In chemical processing plants and power plants, pneumatic systems are utilized for controlling various operations. Such pneumatic systems are analogous to electrical systems and it is often desirable to convert from pressures to voltages or currents, and then back from currents or voltages to pressures so that the system can be a combined pneumatic system and electrical system for control and monitoring purposes.
In this respect, it is often desirable to effect pressure changes in a pneumatic system from a remote control room without the need for extending piping for conducting pressure levels to the control room. It is much easier to extend wire conductors from a control panel in the control room to the location of a pressure operated pneumatic actuator or valve positioner. Accordingly, an electropneumatic transducer system is needed to convert the electrical signal to a pressure signal at the location of the pressure control element. The electrical signal is connected to the control room by wire conductors which may be as much as 1000 feet or more in length. Then the electropneumatic transducer system with a pressure control element at the remote location must be operable in response to a change in an electrical signal from the control room to effect a corresponding change in pressure.
Frequently, hazardous combustible atmospheres exist in the area of the electropneumatic transducer system. Accordingly, it is desired that low electrical currents and voltages are employed to ensure a condition of Intrinsic Safety where there is insufficient energy in any of the exposed circuit elements, e.g., wire conductors that could create a spark and ignite the hazardous combustible atmosphere. Typically, this is achieved by utilizing voltages not more than 10 volts on the output terminals from the electropneumatic transducer system and output or input currents which are not more than 20 mA.
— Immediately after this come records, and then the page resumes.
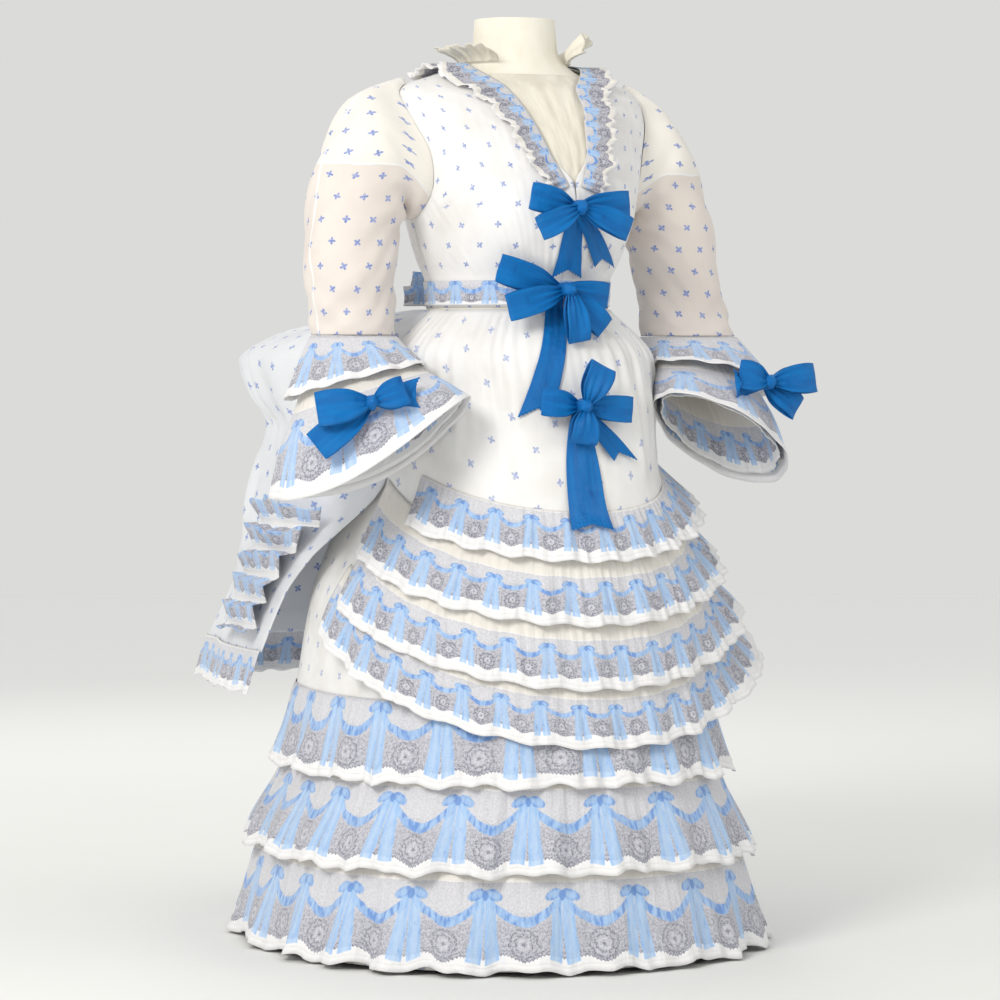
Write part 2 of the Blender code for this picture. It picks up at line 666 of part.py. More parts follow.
def ribbons():
    """Belt, back sash bow, three bows down the front and one on each bell."""
    grid = [[skin(BODY, a, z, LAY) for a in np.arange(0, 360, STEP)] for z in (BELT_TOP - 0.5, WAIST + 3)]
    piece("belt", [sheet(grid, ring=True)], "printed_organdy")
    right, up, out = np.array([1.0, 0, 0]), np.array([0, 0, 1.0]), np.array([0, -1.0, 0])
    for name, (table, x, z, low, loops, tails) in FRONT_BOWS.items():
        frame = (on_front(table, x, z, 0), right, up, out)
        solids = [bow_loop(frame, loop, low + 6) for loop in loops]
        solids.append(bow_knot(frame, low, low + 7 + LOOP_DEEP * (1 + max(loop.layer for loop in loops))))
        for tail in tails:
            grid = []
            for across, height, wide, lift in tail.points:
                own = BODY if height > WAIST else SKIRT
                grid.append([on_front(own, across + wide * k / 2, height, lift) for k in (-1, 0, 1)])
            solids.append(sheet(forked(grid, tail.fork)))
        joined(name, solids, "blue_taffeta")
    frame = (skin(BODY, 180, 948), -right, up, -out)
    solids = [bow_loop(frame, loop, 5.0) for loop in SASH_LOOPS]
    solids.append(bow_knot(frame, 3.6, 38))
    joined("sash_bow", solids, "printed_organdy")
    for side, (origin, away, gap, loops, tails) in BELL_BOWS.items():
        away = np.array(away) / np.linalg.norm(away)
        across = np.cross(up, away)
        across /= np.linalg.norm(across)
        frame = (np.array(origin, float), across, np.cross(away, across), away)
        solids = [bow_loop(frame, loop, 6) for loop in loops]
        solids.append(bow_knot(frame, 0, 6 + LOOP_DEEP * 2))
        for tail in tails:
            grid = [[frame[0] + frame[1] * a + frame[2] * (b + wide * k / 2) + away * lift for k in (-1, 0, 1)]
                    for a, b, wide, lift in tail.points]
            solids.append(sheet(forked(grid, tail.fork)))
        hosts = [bpy.data.objects[n + side].data for n in ("sleeve_bell_", "elbow_frill_")]
        joined("bell_bow_" + side, seated(solids, away, hosts, gap), "blue_taffeta")


def clear_scene():
    """Leaves the scene with no objects."""
    for thing in list(bpy.data.objects):
        bpy.data.objects.remove(thing, do_unlink=True)


def main():
    """Builds every piece."""
    clear_scene()
    dress_form()
    bodice()
    neck()
    sleeves()
    skirt()
    ribbons()


main()
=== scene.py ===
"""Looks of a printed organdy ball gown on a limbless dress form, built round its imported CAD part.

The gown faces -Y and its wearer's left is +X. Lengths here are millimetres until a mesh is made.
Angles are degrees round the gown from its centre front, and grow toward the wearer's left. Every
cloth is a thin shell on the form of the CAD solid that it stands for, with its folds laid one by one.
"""

import logging
import math
from collections.abc import Callable, Iterable, Sequence
from dataclasses import dataclass, field
from enum import Enum

import bmesh
import bpy
import numpy as np
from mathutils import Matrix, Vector


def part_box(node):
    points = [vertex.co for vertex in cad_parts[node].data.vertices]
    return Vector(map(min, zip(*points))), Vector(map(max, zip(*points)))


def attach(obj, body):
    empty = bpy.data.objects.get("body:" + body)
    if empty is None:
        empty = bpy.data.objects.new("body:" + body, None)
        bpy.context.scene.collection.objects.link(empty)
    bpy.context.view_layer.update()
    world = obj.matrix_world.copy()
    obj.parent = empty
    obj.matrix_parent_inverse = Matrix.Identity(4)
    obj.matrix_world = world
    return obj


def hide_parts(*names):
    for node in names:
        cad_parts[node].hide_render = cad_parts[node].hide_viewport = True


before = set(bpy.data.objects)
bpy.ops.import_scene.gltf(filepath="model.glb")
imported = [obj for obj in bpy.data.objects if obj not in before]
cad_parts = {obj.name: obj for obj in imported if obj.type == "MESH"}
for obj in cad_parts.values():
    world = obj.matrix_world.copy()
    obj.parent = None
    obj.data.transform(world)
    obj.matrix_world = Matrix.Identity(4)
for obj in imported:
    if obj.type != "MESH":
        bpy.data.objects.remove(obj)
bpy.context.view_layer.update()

MM = 0.001
CLOTH = 0.8            # thickness of a shown cloth
LAY = 1.6              # from a cloth's back to the back of the one that lies on it
WAIST = 925.0
SKIRT_TOP = 923.0
NECK_CUT = 1346.0
ACROSS_MARKS = 241     # places at which a cloth's width is measured
DOWN_MARKS = 61        # places at which its length is measured
COLUMN_MARKS = 33      # columns in which a shaped cloth is measured
SHEET_MARGIN = 1.001   # a sheet's width over its area, where folds make the area the larger
REPEAT = 118           # width of the wide print's repeat, to which the print's other sizes belong
UV_NAME = "cloth"

Array = np.ndarray
Place = Callable[[Array, Array], Array]
Colour = tuple[float, float, float]
Grid = tuple[int, int]
log = logging.getLogger("gown")


class Side(Enum):
    """One side of the wearer, with the sign of its X."""

    RIGHT = -1
    LEFT = 1

    @property
    def word(self) -> str:
        """The side's name in lower case."""
        return self.name.lower()


class Hold(Enum):
    """How a sheet of cloth is held."""

    HUNG = "hung"
    GATHERED = "gathered"
    FOLDED = "folded"
    STRETCHED = "stretched"


class Slot(Enum):
    """The record's material slots, as far as a shown piece names one."""

    SPRIGGED = "sprigged_organdy"
    PRINTED = "printed_organdy"
    SLEEVE = "sleeve_organdy"
    TULLE = "cream_tulle"
    TAFFETA = "blue_taffeta"
    FORM = "form_cover"


# Numbers and curves

def srgb(red: int, green: int, blue: int) -> Colour:
    """Linear colour of three screen values from 0 to 255."""
    return tuple((c / 255) ** 2.2 for c in (red, green, blue))


def mix(a: Array | float, b: Array | float, t: Array | float) -> Array | float:
    """The value t of the way from a to b."""
    return a + (b - a) * t


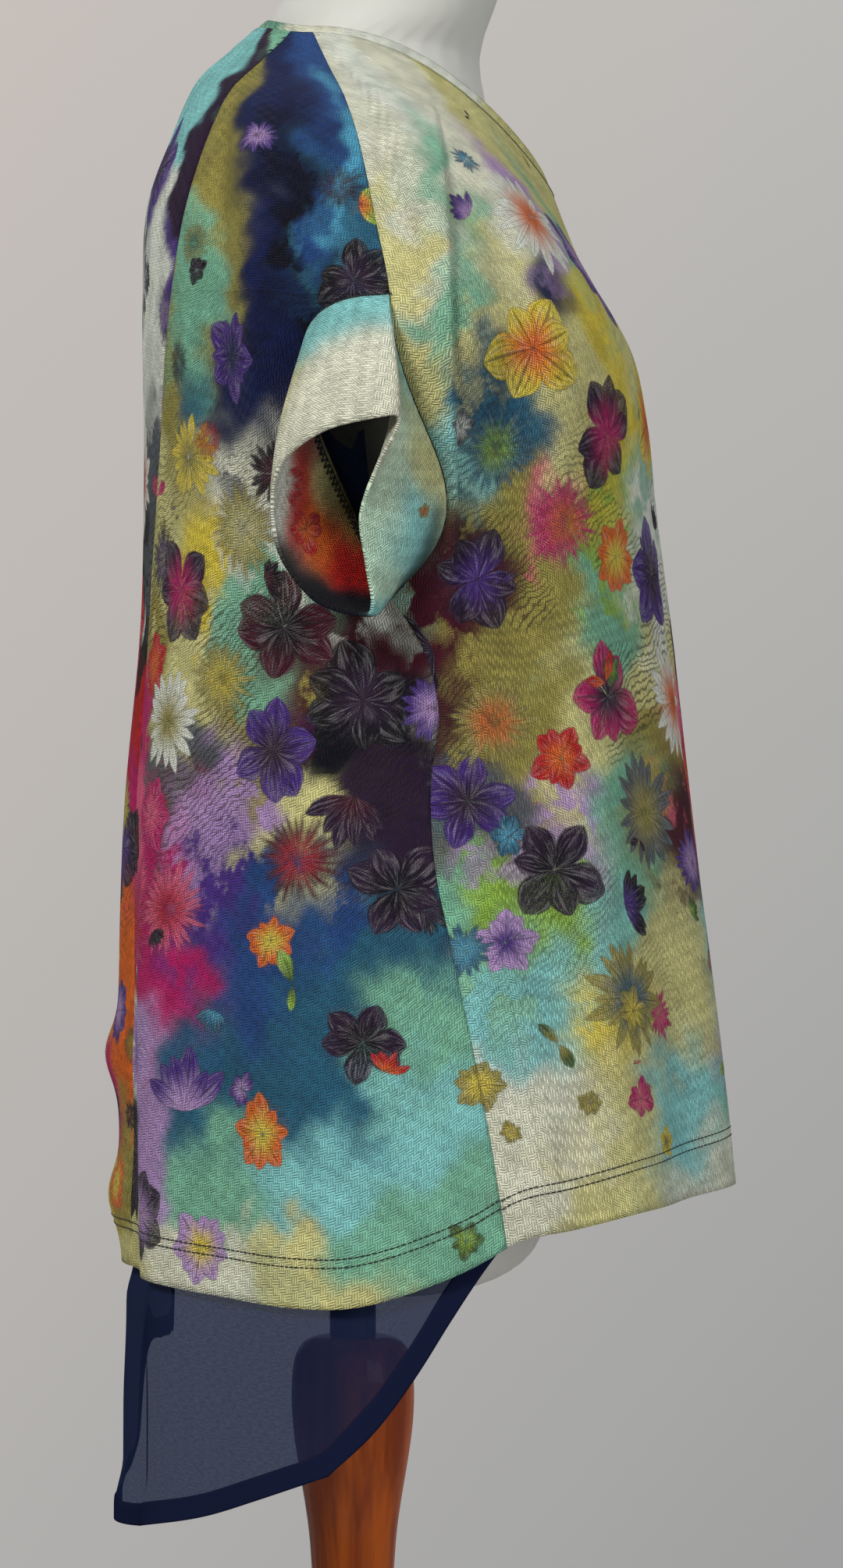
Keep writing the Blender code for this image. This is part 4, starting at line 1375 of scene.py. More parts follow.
def neckband_grid(sections: int, along: int) -> Grid:
    """Makes the neckband's outer face, a folded strip with a rounded upper edge.

    Args:
        sections: points round it.
        along: points across it.

    Returns:
        The neckband's grid.
    """
    azimuth = np.arange(sections) * 360 / sections
    seam = SURFACE.point(azimuth, np.zeros_like(azimuth))
    width = by_quarter(azimuth, BAND_WIDTHS)
    lean = by_quarter(azimuth, BAND_LEANS)
    angle = np.radians(azimuth)
    inwards = np.stack([np.sin(angle) * lean, np.cos(angle) * lean, np.sqrt(1 - lean**2)], -1)
    outwards = np.stack([-np.sin(angle), -np.cos(angle), np.zeros_like(angle)], -1)
    share = np.linspace(0, 1, along)[None, :, None]
    start = seam + inwards * BAND_GAP
    points = start[:, None] + inwards[:, None] * width[:, None, None] * share
    points = points + outwards[:, None] * (0.0007 * np.sin(np.pi * share) - 0.0004 * (share < 0.02))
    across = np.broadcast_to(azimuth[:, None], points.shape[:2])
    return Grid.measured(points, across, points[..., 2], 0.0)


def row_at_height(azimuth: Array, height: Array) -> Array:
    """Finds the rows where the cloth is that high.

    Args:
        azimuth: one for each column.
        height: columns by rows.

    Returns:
        The rows.
    """
    rows = np.linspace(0, 1, 241)
    found = np.empty_like(height)
    for index, turn in enumerate(azimuth):
        heights = SURFACE.height(np.full_like(rows, turn), rows)
        found[index] = np.interp(-height[index], -heights, rows)
    return found


def sheer_points(azimuth: Array, height: Array) -> Array:
    """Finds points of the sheer layer, inside the cloth and hanging on below its hem.

    Args:
        azimuth: one for each column.
        height: columns by rows.

    Returns:
        Its points.
    """
    row = row_at_height(azimuth, height)
    turned = np.broadcast_to(azimuth[:, None], height.shape)
    drop = np.clip(SURFACE.height(turned, np.ones_like(row)) - height, 0, None)
    off_centre = 180 - half_turn(turned)
    sewn = np.exp(-((off_centre / 14) ** 2)) * (1 - smooth_step(0, 0.10, row - SHEER_TOP_ROW))
    clearance = 0.0046 - 0.0041 * sewn
    behind = np.clip(-np.cos(np.radians(turned)), 0, 1)
    ahead = 1 - smooth_step(85, 120, half_turn(turned))
    flare = TAIL_FLARE[0] * smooth_step(0.0, 0.022, drop) + TAIL_FLARE[1] * smooth_step(0.108, 0.134, drop)
    reach = flare * behind - drop * TAIL_TUCK * ahead
    ripple = 0.0016 * np.sin(np.radians(turned) * 9 + 1.1) + 0.0011 * np.sin(np.radians(turned) * 17 + height * 6)
    reach = reach + ripple * smooth_step(0.01, 0.08, drop)
    point = SURFACE.point(turned, row, SHEER_WALL + clearance - reach, waves=False)
    point[..., 2] = height
    return point


def sheer_edge_height(azimuth: Array) -> Array:
    """Finds the sheer's outer edge, with a sharp mitred corner.

    Args:
        azimuth: degrees round the body.

    Returns:
        The heights.
    """
    before = [entry for entry in SHEER_EDGE if entry[0] <= SHEER_CORNER]
    after = [entry for entry in SHEER_EDGE if entry[0] >= SHEER_CORNER]
    return np.where(azimuth < SHEER_CORNER, smooth_curve(before, azimuth), smooth_curve(after, azimuth))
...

Many of the presently available electropneumatic transducer systems, although having Intrinsic Safety suitable for operation in hazardous combustible environment, are limited in their use for a variety of reasons. First of all, many are not accurate or stable and are sensitive to temperature changes and vibrations which cause the output pressure to fluctuate. Some of these systems have a limited dynamic range because of the low voltage and current restrictions placed on the system and have low loop gain. Other of these electropneumatic transducer systems are hard to adjust. In addition, many of these electropneumatic transducer systems are housed in rather large housings and the manufacturer of such systems requires complex manufacturing and assembling techniques and special equipment. As a result, such prior systems are very expensive to produce. Also, if an explosion-proof housing is needed for the electropneumatic transducer system, the cost of the system is further increased.
Recently, a signal converting unit intended for use in a pneumatic control system has been proposed which is more accurate than many of the previously proposed electropneumatic transducer systems. Such signal converting unit is disclosed in a Patent Cooperation Treaty application filed at the Swedish Patent Office by Saab-Scania entitled A Signal Converting Unit Intended To Be Incorporated In A Pneumatic Control System, under PCT Ser. No. W0 80/01826, and published on Sept. 4, 1980 in English.
This signal converting unit receives control signals for controlling a pressure output. The pressure output is generated from a pressure source which is coupled to a nozzle and to the pressure output line. A movable piezoelectric element, flap or tongue is positioned adjacent the nozzle orifice for controlling the amount of pressurized air that is allowed to escape from the nozzle. The closer the piezoelectric element to the nozzle, the greater the output pressure, and the farther away the piezoelectric element, the lower the pressure, since more air is allowed to escape from the nozzle which reduces the pressure output. The output pressure is supplied to a pressure transducer that produces a feedback signal, a signal which can be conditioned or amplified so as to be directly related to the output pressure. This feedback signal is then compared with an input control signal, and if there is a difference between them, the comparator sends an output signal to an integrator circuit which controls the voltage applied to the piezoelectric element to cause the piezoelectric element to be moved toward or away from the nozzle orifice. In this way, the output pressure follows and is directly related to the input control signal.
As will be described in greater detail hereinafter, the electropneumatic transducer system of the present invention differs from the previously proposed system having a feedback control loop by providing:
(a) for operation of the electrical circuit for the system about a low reference and bias voltage between rail voltages of the system whereby a railsplitting circuit arrangement can be constructed with low input voltages to each circuit;
(b) a high current shutoff circuit and a low current shutoff circuit to provide hard turn-ons of the control nozzle of the system and hard turn-offs of the control nozzle at the upper and lower ends of the pressure range;
(c) a pressure transducer having piezoresistances in a Wheatstone bridge and a highly accurate zero and span temperature correction circuit;
(d) a number of open circuit contacts into which jumpers can be inserted and removed for adapting the electropneumatic transducer system for many different modes of operation such as reversal of the input/output modes of operation;
(e) a nonlinearity correction circuit coupled to the pressure transducer of the system; and
(f) circuitry for providing Galvanic isolation of the voltage sensitive nozzle flapper of the system.